PDC Energy Inc. again plans to invest heavily in its Denver-Julesburg (DJ) Basin properties in northeastern Colorado this year, as it continues to delineate its position and tweak completion designs in the Permian Basin of West Texas.

The company announced last month a plan to cut year/year spending by 15% to $810-870 million in 2019 for a program that’s forecast to increase production by 20% to 46-50 million boe. PDC expects to spend 60% of its capital this year in the DJ’s Wattenberg field, where it plans to spud 135-150 wells with a three rig program and turn-in-line (TIL) 110-125 wells.

PDC produced 40.2 million boe in 2018, or 110,000 boe/d, up 26% from 2017. The Wattenberg accounted for 84,000 boe/d last year.

The company also saw a 32% year/year gain in oil production of 17 million bbl, as it’s focused on wetter production since entering the Permian’s Delaware sub-basin about two years ago. West Texas is to receive the remainder of PDC’s capital this year, where the company plans to spud 25-30 wells with a two-and-a-half rig program and TIL 20-25 wells. Delaware volumes averaged 26,000 boe/d in 2018, increasing from 21,000 boe/d in 1Q2018 to nearly 31,000 boe/d in 4Q2018.

This year’s plans should set up PDC to spend $825-925 million in 2020, when it again expects to grow annual production by 15-20%, according to its preliminary outlook.

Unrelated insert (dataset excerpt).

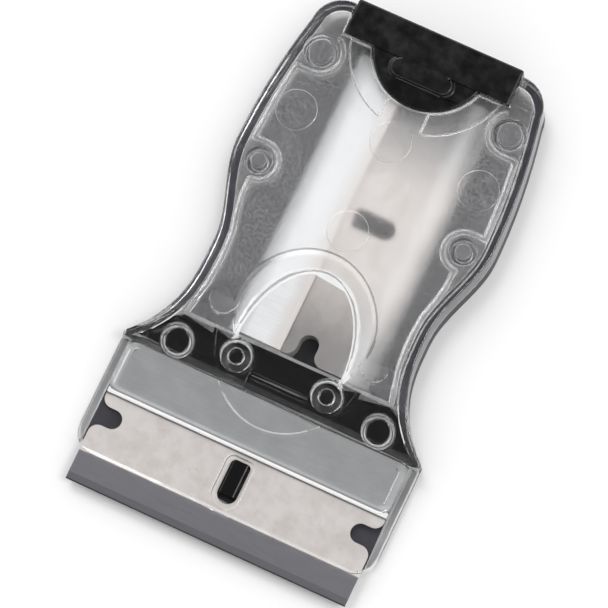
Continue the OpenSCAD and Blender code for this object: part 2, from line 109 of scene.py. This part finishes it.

In the Delaware, PDC continues to test methods in the various Wolfcamp Shale intervals. It plans to modify its completion design in the sub-basin by slightly reducing the amount of proppant per foot, while increasing the average distance between completion stages to help lower well costs.

The company dropped a completion crew in the Delaware in October. Combined with the timing of third-party gas processing expansions in Colorado, the company said those factors would likely lead to a sequential decline in 1Q2019 production before volumes begin to steadily grow through the rest of the year.

The midstream constraints PDC wrestled with in Colorado last year began to ease as 2018 came to a close. COO Scott Reasoner said last week during a call to discuss year-end earnings that a new processing plant brought online by DCP Midstream LLC helped lower line pressure in the Wattenberg, which helped push up production.

PDC produced 11.8 million boe during the fourth quarter, up 36% from the year-ago period and 17% from 3Q2018.

The company reported fourth quarter net income of $178.9 million ($2.71/share), compared with $77.6 million ($1.17) 4Q2017.

Management said 4Q2018 results included a $264 million impairment for the Delaware leasehold. Reasoner said the company’s position in the play, primarily in Culberson County, TX, declined from 51,000 acres to 42,000 acres when leases expired. The land has “a pretty immaterial impact” to the company’s core areas. The Delaware operations are focused in parts of Culberson and Reeves counties.

For the full year, PDC reported net income of $2 million (3 cents), compared to a net loss of $127.5 million (minus $1.94) in 2017. Revenue increased to $1.5 billion from $921.6 million over the same time.